On other occasions during the holidays if dad had to pop in the club to see Fred street or someone else Tom and I would take the chance to run down the tunnel and onto the pitch. We had a fantastic time or having a swim in the bath, whilst dad had treatment. What happy days.
It was everything about Highbury. The commissioners on the main entrance who over the years we got to know, they took such pride in representing the great club. It filtered all through the club. It was like a great honour to represent or be part of. For me it was a great privilege to be part of. That has never changed for me and it one thing I always instil in my children.
Favourite memory of your dad?
As you can imagine I have hundreds, every single one is special.
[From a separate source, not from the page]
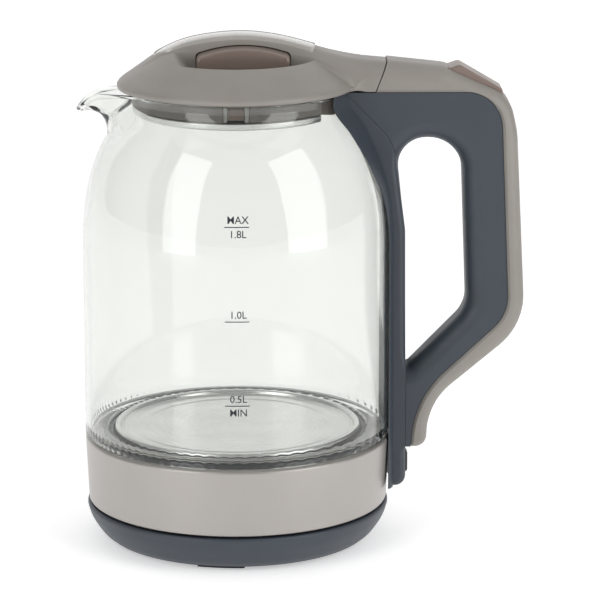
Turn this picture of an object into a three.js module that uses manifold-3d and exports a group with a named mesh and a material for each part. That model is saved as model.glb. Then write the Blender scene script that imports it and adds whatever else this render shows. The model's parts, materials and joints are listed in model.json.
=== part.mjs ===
// Electric glass jug kettle on a turn-anywhere power base.
// Millimetres, +Z up. The jug's axis is the design axis; the feet stand at Z = 0, the spout points to -X
// and the handle to +X. The whole kettle is shifted at the end so that its box is centred on the origin.
import * as THREE from "three";
import { mergeVertices } from "three/addons/utils/BufferGeometryUtils.js";
import Module from "manifold-3d";

const wasm = await Module();
wasm.setup();

// ---------------------------------------------------------------- driving dimensions
const ROUND_SIDES = 40;
const GLASS_SIDES = 48;
const SMALL_SIDES = 12;
const ARC_STEPS = 5;
const CLEARANCE = 0.3;
const RUNNING_CLEARANCE = 0.4;
const FAR = 400;

// overall
const GLASS_RADIUS = 72.8;
const GLASS_RIM = 215.2;

// Places that keep their distance from the glass's side, or from its rim, when either is changed.
const beside = (reach) => GLASS_RADIUS + reach;
const fromRim = (rise) => GLASS_RIM + rise;

// power base
const FOOT_HEIGHT = 2;
const FOOT_COUNT = 3;
const FOOT_ANGLE = -98;
const FOOT_WIDTH = 22;
const FOOT_DEPTH = 5;
const FOOT_RADIUS = beside(-14.3);
const BASE_RIM_RADIUS = beside(-1);
const BASE_RIM_TOP = 18;
const BASE_LOWER_RADIUS = beside(-10.3);
const BASE_WALL = 2.5;
const BASE_PLATE_THICKNESS = 2;
const BASE_DISH_RADIUS = beside(-6.8);
const BASE_DISH_DEPTH = 3.5;
const TOWER_RADIUS = 11.5;
const TOWER_HEIGHT = 13;
const TOWER_FLANGE = TOWER_RADIUS + 3.5;
const CONTACT_RADII = [6.4, 9.1];
const CONTACT_SLOT = 1.6;
const CONTACT_PIN_RADIUS = 1.8;
const SCREW_HEAD_RADIUS = 3.2;
const SCREW_SHANK_RADIUS = 1.5;
const SCREW_HEAD_HEIGHT = 1.8;
const GLAND_WIDTH = 11;
const GLAND_HEIGHT = 8;
const CORD_HOLE_RADIUS = 3.2;

// jug
const BAND_BOTTOM = 19;
const BAND_TOP = 50.5;
const BAND_TOP_RADIUS = beside(-0.4);
const BAND_BOTTOM_RADIUS = beside(-1.7);
const BAND_WALL = 1.5;
const GLASS_WALL = 2.5;
const NECK_RADIUS = beside(-23.6);
const SHOULDER_START = fromRim(-80.2);
const FLOOR_RING_INNER = beside(-11.3);
const FLOOR_RING_THICKNESS = 3.4;
const HEATING_PLATE_RADIUS = FLOOR_RING_INNER - 4.5;
const HEATING_PLATE_TOP = 53.6;
const HEATING_PLATE_THICKNESS = 1.2;
const ELEMENT_RADIUS = 38;
const ELEMENT_TUBE = 3.6;
const SOCKET_RADIUS = TOWER_RADIUS + 1.7;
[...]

As a child I would say that when Dad was playing. The memory that always stays with me is when we would drive out of the stadium, the fans would tap on the car, it seemed quite loud. Dad would wind down his window and sign autographs, sign and sign. It felt like a lifetime to me. Dad would sign everyone – he never that I can remember ever turned anyone away.
In later years, it would be walking down to Highbury from the car park. There would be shouts of ‘Hey Geordie’. Dad would smile, wave, shake a hand or two and stop for a chat. The immense love I felt for dad was indescribable. This is what made me proudest of all, a lovely, kind, respectful man who played for and loved The Arsenal.
Arsenal 6 v West Ham 1, 1976.
As a child one of my memories was at Highbury watching Arsenal thrash West Ham. Dad scored, Alan Ball got two and Brian Kidd got a hat-trick. I remember the supporters going mad, the roar from the crowds, was uplifting. The singing was so loud, I remember thinking we have the greatest supporters ever.
Another fantastic memory was the Wembley final against Newcastle in 1998. We were put on coaches to Wembley, and the atmosphere was electric. After, the game Dad had missed the first team coach back to Sopwell House. He was going to get a lift back on our bus. However, a group of supporters grabbed hold of him and started chanting: ‘There’s only one Geordie Armstrong’ – it seemed to go on forever and much to the annoyance of the bus driver. We all ending up having a laugh about it afterwards. Eventually, we got back to Sopwell House where we celebrated the second double win for The Arsenal.
One last thing...
On twitter, I tweet pictures of Dad and the 70’s and I have had some amazing support. I wanted to thank my followers for all their support and kind words it means a lot . As it helps to keep Dad’s memory alive especially for his five grandchildren George, Jude, Cody Mya, and Karl.